Era una forma de eludir la censura de los ingleses, contra cuya prohibición expresa había ingresado al Tíbet y llegado a Lhasa, pero también representaba una palabra engañosamente ligera empleada con toda intención, una perspectiva propia y distinta. Alexandra siempre sería una paseante sabia de las altas planicies espirituales, tanto geográficas como mentales, y en ellas recibiría enseñanzas e iniciaciones rituales bajo la dirección de sabios y con los objetos ortodoxamente simbólicos: el cáliz, el rosario, los anillos, los mantos, los textos sagrados. Su peregrinar representaba un paseo, una búsqueda fantástica y mística, pero un paseo al fin.
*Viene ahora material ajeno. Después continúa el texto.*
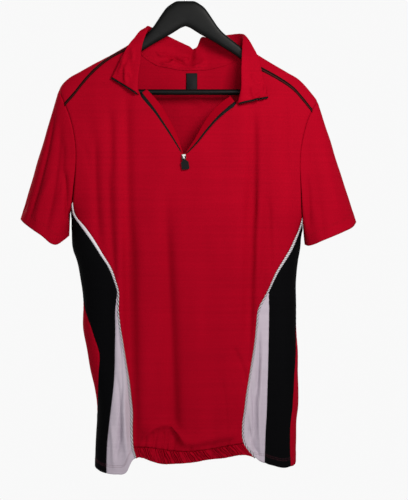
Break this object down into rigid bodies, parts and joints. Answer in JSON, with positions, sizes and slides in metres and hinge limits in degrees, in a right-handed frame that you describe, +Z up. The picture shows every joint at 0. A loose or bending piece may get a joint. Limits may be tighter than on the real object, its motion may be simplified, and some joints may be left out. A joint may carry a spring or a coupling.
{
  "type": "cycling jersey on a hanger",
  "caption": "Short-sleeved half-zip cycling jersey, red with black side panels and white wedges, hanging on a plain black hanger.",
  "frame": {"origin": "centre of the hanger's hook, where the wardrobe rail goes", "axes": "+X to the wearer's left, -Y out of the jersey's front, +Z up"},
  "size_m": [0.5712, 0.0915, 0.8822],
  "materials": {
    "red_knit": "smooth polyester knit, matte with a faint sheen",
    "red_facing": "the knit's deeper inner side",
    "black_knit": "matte black knit",
    "white_knit": "smooth white knit",
    "brown_tape": "dark brown woven tape",
    "black_tape": "black woven tape",
    "pull_black": "moulded, matte",
    "slider_steel": "bright nickel plated",
    "hanger_black": "black satin lacquer",
    "hook_steel": "polished wire"
  },
  "bodies": {
    "jersey": {"back_panel": "red_knit", "collar": "red_knit", "front_panel": "red_knit", "hanger": "hanger_black", "hanger_bar": "hanger_black", "hanger_hook": "hook_steel", "hem_band": "red_knit", "neck_label": "black_tape", "piping_left": "white_knit", "piping_right": "white_knit", "shoulder_tape_left": "brown_tape", "shoulder_tape_right": "brown_tape", "side_insert_left": "white_knit", "side_insert_right": "white_knit", "side_panel_left": "black_knit", "side_panel_right": "black_knit", "sleeve_left": "red_knit", "sleeve_right": "red_knit", "zip_facing_left": "red_facing", "zip_facing_right": "red_facing", "zip_slider": "slider_steel", "zip_tape_end_left": "black_tape", "zip_tape_end_right": "black_tape", "zip_tape_left": "black_tape", "zip_tape_right": "black_tape"},
    "pull_tab": {"zip_pull": "pull_black"}
  },
  "joints": [
    {"name": "pull_tab_swing", "type": "hinge", "parent": "jersey", "child": "pull_tab", "pos_m": [-0.0025, -0.04348, -0.326], "axis": [-1, 0, 0], "range_deg": [0, 170]}
  ]
}
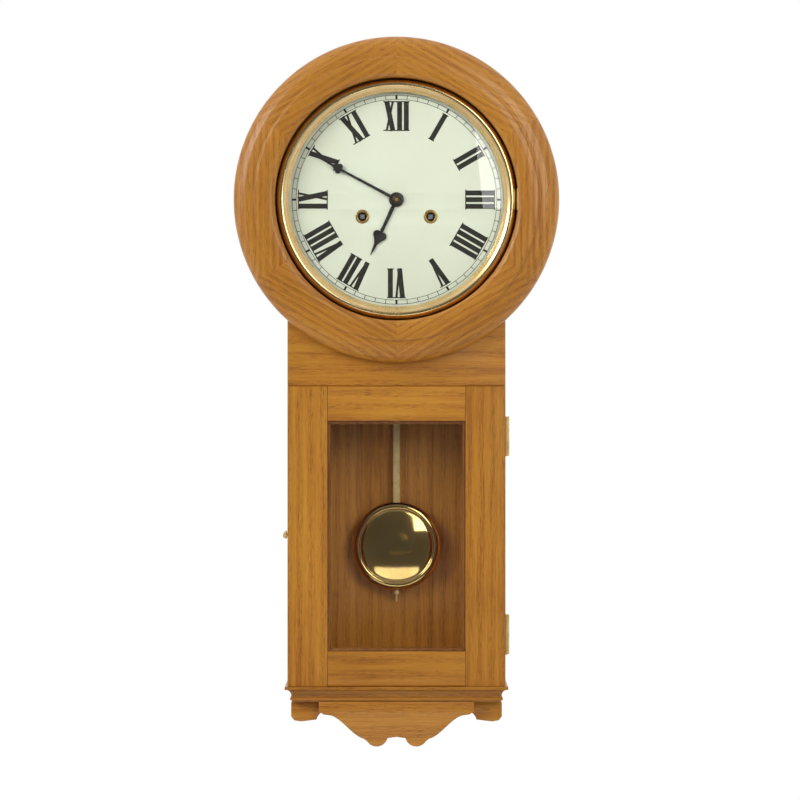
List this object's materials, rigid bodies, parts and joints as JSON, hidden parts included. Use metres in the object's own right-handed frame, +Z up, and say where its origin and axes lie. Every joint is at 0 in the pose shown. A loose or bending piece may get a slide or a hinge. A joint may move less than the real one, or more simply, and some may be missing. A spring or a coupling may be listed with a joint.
{
  "type": "wall clock",
  "caption": "Round-headed drop wall clock: oak case, glazed bezel and trunk door, Roman dial, spade hands, brass pendulum, and a time-and-strike movement.",
  "frame": {"origin": "on the back board's rear face, level with the centre of the dial", "axes": "+X to the right as the clock is looked at, +Y into the wall, +Z up"},
  "size_m": [0.36, 0.1302, 0.7854],
  "materials": {
    "oak": "satin honey-coloured oak",
    "brass": "polished, lightly aged",
    "steel": "blued and bright steel",
    "glass": "clear",
    "dial_enamel": "cream enamel with a printed chapter ring",
    "black_enamel": "black, semi-gloss"
  },
  "bodies": {
    "case": {"back_board": "oak", "case_side_left": "oak", "case_side_right": "oak", "case_top": "oak", "case_floor": "oak", "head_board": "oak", "head_ring": "oak", "base_moulding": "oak", "bottom_apron": "oak", "corner_bracket_left": "oak", "corner_bracket_right": "oak", "hanger_plate": "steel", "dial_plate": "dial_enamel", "door_hinge_upper_case_leaf": "brass", "door_hinge_lower_case_leaf": "brass", "hook_pivot_screw": "brass", "bezel_hinge_case_leaf": "brass", "back_plate": "brass", "front_plate": "brass", "suspension_post": "brass", "gong_base": "steel", "gong_coil": "steel", "time_mainspring": "steel", "strike_mainspring": "steel"},
    "trunk_door": {"door_stile_left": "oak", "door_stile_right": "oak", "door_top_rail": "oak", "door_bottom_rail": "oak", "door_glass": "glass", "door_hinge_upper_door_leaf": "brass", "door_hinge_lower_door_leaf": "brass", "door_hook_pin": "brass"},
    "hook": {"door_hook": "brass"},
    "bezel": {"bezel_ring": "brass", "bezel_glass": "glass", "bezel_hinge_bezel_leaf": "brass"},
    "pendulum": {"suspension_spring": "steel", "pendulum_rod": "brass"},
    "bob": {"pendulum_bob": "brass"},
    "nut": {"rating_nut": "brass"},
    "verge": {"anchor_and_crutch": "steel"},
    "centre": {"centre_wheel": "brass", "minute_hand": "black_enamel", "hand_nut": "brass"},
    "time_main": {"time_main_wheel": "brass"},
    "time_winding": {"time_winding_arbor": "steel"},
    "time_pawl": {"time_click": "steel"},
    "second": {"second_wheel": "brass"},
    "third": {"third_wheel": "brass"},
    "escape": {"escape_wheel": "brass"},
    "minute": {"minute_wheel": "brass"},
    "hour": {"hour_wheel": "brass", "hour_hand": "black_enamel"},
    "strike_main": {"strike_main_wheel": "brass"},
    "strike_winding": {"strike_winding_arbor": "steel"},
    "strike_pawl": {"strike_click": "steel"},
    "pins": {"pin_wheel": "brass"},
    "warning": {"warning_wheel": "brass"},
    "fly_body": {"fly": "brass"},
    "hammer_body": {"hammer": "brass"}
  },
  "joints": [
    {"name": "trunk_door_hinge", "type": "hinge", "parent": "case", "child": "trunk_door", "pos_m": [0.1232, -0.09015, -0.372], "axis": [0, 0, 1], "range_deg": [0, 110]},
    {"name": "door_hook_swing", "type": "hinge", "parent": "case", "child": "hook", "pos_m": [-0.123, -0.07, -0.372], "axis": [-1, 0, 0], "range_deg": [0, 100]},
    {"name": "bezel_hinge", "type": "hinge", "parent": "case", "child": "bezel", "pos_m": [0.1349, -0.1215, 0], "axis": [0, 0, 1], "range_deg": [0, 90]},
    {"name": "pendulum_swing", "type": "hinge", "parent": "case", "child": "pendulum", "pos_m": [0, -0.023, 0.044], "axis": [0, 1, 0], "range_deg": [-3.5, 3.5], "deforming": ["suspension_spring"]},
    {"name": "bob_slide", "type": "slide", "parent": "pendulum", "child": "bob", "axis": [0, 0, 1], "range_m": [-0.0021, 0.0021]},
    {"name": "rating_nut_turn", "type": "hinge", "parent": "bob", "child": "nut", "pos_m": [0, -0.023, -0.439], "axis": [0, 0, 1], "range_deg": [-1100, 1100]},
    {"name": "verge_rock", "type": "hinge", "parent": "case", "child": "verge", "pos_m": [0, -0.05, 0.044], "axis": [0, 1, 0], "range_deg": [-3.6, 3.6]},
    {"name": "minute_hand_turn", "type": "hinge", "parent": "case", "child": "centre", "pos_m": [0, -0.05, 0], "axis": [0, 1, 0], "continuous": true},
    {"name": "second_turn", "type": "hinge", "parent": "case", "child": "second", "pos_m": [0.01079, -0.05, -0.02026], "axis": [0, 1, 0], "continuous": true},
    {"name": "time_main_turn", "type": "hinge", "parent": "case", "child": "time_main", "pos_m": [0.03775, -0.05, -0.0188], "axis": [0, 1, 0], "continuous": true},
    {"name": "third_turn", "type": "hinge", "parent": "case", "child": "third", "pos_m": [0.01369, -0.05, 0.01652], "axis": [0, 1, 0], "continuous": true},
    {"name": "escape_turn", "type": "hinge", "parent": "case", "child": "escape", "pos_m": [0, -0.05, 0.024], "axis": [0, 1, 0], "continuous": true},
    {"name": "minute_wheel_turn", "type": "hinge", "parent": "case", "child": "minute", "pos_m": [0, -0.082, -0.0156], "axis": [0, 1, 0], "continuous": true},
    {"name": "hour_hand_turn", "type": "hinge", "parent": "case", "child": "hour", "pos_m": [0, -0.095, 0], "axis": [0, 1, 0], "continuous": true},
    {"name": "time_winding_turn", "type": "hinge", "parent": "time_main", "child": "time_winding", "pos_m": [0.03775, -0.09, -0.0188], "axis": [0, -1, 0], "continuous": true},
    {"name": "time_click_lift", "type": "hinge", "parent": "time_main", "child": "time_pawl", "pos_m": [0.05175, -0.0617, -0.0188], "axis": [0, 1, 0], "range_deg": [0, 8], "stiffness_Nm_per_rad": 0.001},
    {"name": "pin_wheel_turn", "type": "hinge", "parent": "case", "child": "pins", "pos_m": [-0.033, -0.05, 0.00778], "axis": [0, 1, 0], "continuous": true},
    {"name": "strike_main_turn", "type": "hinge", "parent": "case", "child": "strike_main", "pos_m": [-0.03775, -0.05, -0.0188], "axis": [0, 1, 0], "continuous": true},
    {"name": "warning_turn", "type": "hinge", "parent": "case", "child": "warning", "pos_m": [-0.023, -0.05, 0.02382], "axis": [0, 1, 0], "continuous": true},
    {"name": "fly_turn", "type": "hinge", "parent": "case", "child": "fly_body", "pos_m": [-0.034, -0.05, 0.03311], "axis": [0, 1, 0], "continuous": true},
    {"name": "strike_winding_turn", "type": "hinge", "parent": "strike_main", "child": "strike_winding", "pos_m": [-0.03775, -0.09, -0.0188], "axis": [0, 1, 0], "continuous": true},
    {"name": "strike_click_lift", "type": "hinge", "parent": "strike_main", "child": "strike_pawl", "pos_m": [-0.05175, -0.0617, -0.0188], "axis": [0, -1, 0], "range_deg": [0, 8], "stiffness_Nm_per_rad": 0.001},
    {"name": "hammer_lift", "type": "hinge", "parent": "case", "child": "hammer_body", "pos_m": [-0.058, -0.05, 0.006], "axis": [0, -1, 0], "range_deg": [0, 5]}
  ],
  "couplings": [
    {"joint": "rating_nut_turn", "follows": "bob_slide", "rad_per_m": 8976},
    {"joint": "verge_rock", "follows": "pendulum_swing", "ratio": 1},
    {"joint": "second_turn", "follows": "minute_hand_turn", "ratio": -0.13333},
    {"joint": "time_main_turn", "follows": "minute_hand_turn", "ratio": 0.014815},
    {"joint": "third_turn", "follows": "minute_hand_turn", "ratio": -10},
    {"joint": "escape_turn", "follows": "minute_hand_turn", "ratio": 70},
    {"joint": "minute_wheel_turn", "follows": "minute_hand_turn", "ratio": -0.33333},
    {"joint": "hour_hand_turn", "follows": "minute_hand_turn", "ratio": 0.083333},
    {"joint": "strike_main_turn", "follows": "pin_wheel_turn", "ratio": -0.11111},
    {"joint": "warning_turn", "follows": "pin_wheel_turn", "ratio": -8},
    {"joint": "fly_turn", "follows": "pin_wheel_turn", "ratio": 56}
  ]
}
“De momento confórmate con saber que llegué a Lhassa hecha un auténtico esqueleto. Cuando me paso una mano por el cuerpo, encuentro apenas una fina capa de piel cubriendo los huesos”. La dama aristocrática, rutilante, cantante por alguna temporada, ahora, ya cincuentona, se disfrazaba con aumentos de pelo de yak en la cabellera, comía con los dedos en la misma escudilla, no se bañaba y tenía el rostro tiznado para ocultar el color de su tez y sus rasgos extranjeros, llevaba dedos ennegrecidos que varias veces estuvieron a punto de delatar su origen al mojarlos y despintarse en el té con mantequilla, alimento acostumbrado.
David-Neél había cumplido un anhelo confiado a Mouchy: escribir, viviéndola, una Ilíada oriental. También era una Odisea, el regreso del héroe sin género, la historia de una Ulises mañera, capaz de seguir la senda atrevidísima de su voz interior, superar graves pruebas físicas e intelectuales ---literalmente hazañas del cuerpo y la voluntad que rozan lo inexplicable---, dejar detrás de sí el mundo conocido, los afectos y las posesiones, para retirarse a la soledad y aprender, bajo la dirección de maestros calificados, miembros de la élite intelectual y mística lamaísta, lo que ningún occidental, hombre o mujer, había hasta entonces experimentado.
En 1942 la benemérita editorial madrileña Espasa-Calpe publicó el libro más pintoresco de Alexandra, un tono divulgativo que debía adoptar para ganar dinero con publicaciones dirigidas al público en general: Místicos y magos del Tíbet. En él aparecen portentos, como el del Tumo, una técnica psicofisiológica que permite a sus practicantes secar con la mente sábanas heladas puestas sobre su cuerpo en las altas montañas del Himalaya.
Pero debe leerse sobre todo como una Iliada-Odisea en la que resuenan ciertos ecos de El Quijote ---otra confesión de preferencias literarias hechas por la viajera a Mouchy---, con una temática nueva cuya materia narrativa es lo físico y lo espiritual. Esta condición, presente por primera vez en la literatura occidental, significa una mutación. Un salto cuántico, dicho en posmoderno.
Otros libros son más abstractos, propios del nivel donde los rituales y los panteones beatíficos o demoniacos son vistos como religión para niños. Proponen sabidurías y métodos lógicos que la lectura atenta puede poner en práctica.
Anótese en la cuenta el contacto que entre Oriente y Occidente construyó Nuestra Señora del Potala. Una acción más del Eterno Femenino. Murió a los 101 años de edad. Estaba intacta.